Broken Arch (with people)

Broken Arch (after the people moved on)

While Broken Arch isn't really "broken", it does have a rather nasty crack at the top that likely foreshadows its ultimate destiny.

Basically same shot, but slightly different. (Julie couldn't decide which to keep 😉)

This formation probably has a name, but we don't know what it is. Then again, the park is so filled with formations that many of them are probably unnamed.

A little slot canyon on the way to Sand Dune Arch, featuring random people we don't know

Many more random people we don't know

We inadvertently timed our arrival with a rather large group of "Content Creators" who were doing a video shoot for some kind of perfume.

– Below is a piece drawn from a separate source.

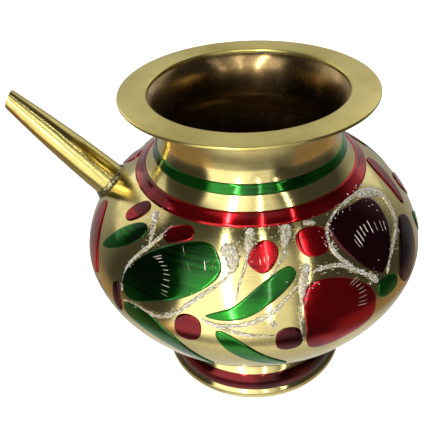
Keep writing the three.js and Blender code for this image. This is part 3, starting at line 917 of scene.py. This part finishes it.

Since the content creators scared everyone else away, Julie was able to get a quick shot of Sand Dune Arch after they left

Another same but different shot 🙃

We had to cross the Serengeti to continue on our trail. It was getting pretty warm!

Fortunately, we found another short slot canyon to cool off in.

The campground is in sight!

The rest of the day was another lather, rinse repeat of our now well-established routine: back to the shady deck to veg for the afternoon and enjoy the spectacular sunset in the evening!

Landscape Arch was pretty close to our campsite

A bunch of boy scouts from the neighboring group campsite were having fun on the rocks.

Look around

We found our stay at Arches to be definitely more in "vacation mode" than we usually are. We had a lot of fun and enjoyed the endless scenery, although Julie was more into the red rock vibe than Rick. After a while, though, even Julie started taking the dramatic rock formations for granted. What--another arch? Yawn. That is most likely a testament to the shear quantity of scenery that assaulted the senses every day. Anyway, it's safe to say that all the hype we heard prior to coming here was well-earned.

As for the "dry heat"? All we can say is that sitting in the shade in 90+ degree "dry heat" with the frequent gentle breezes that we had was far more pleasant than the windy 105 degree furnace we experienced in Texas a few weeks ago.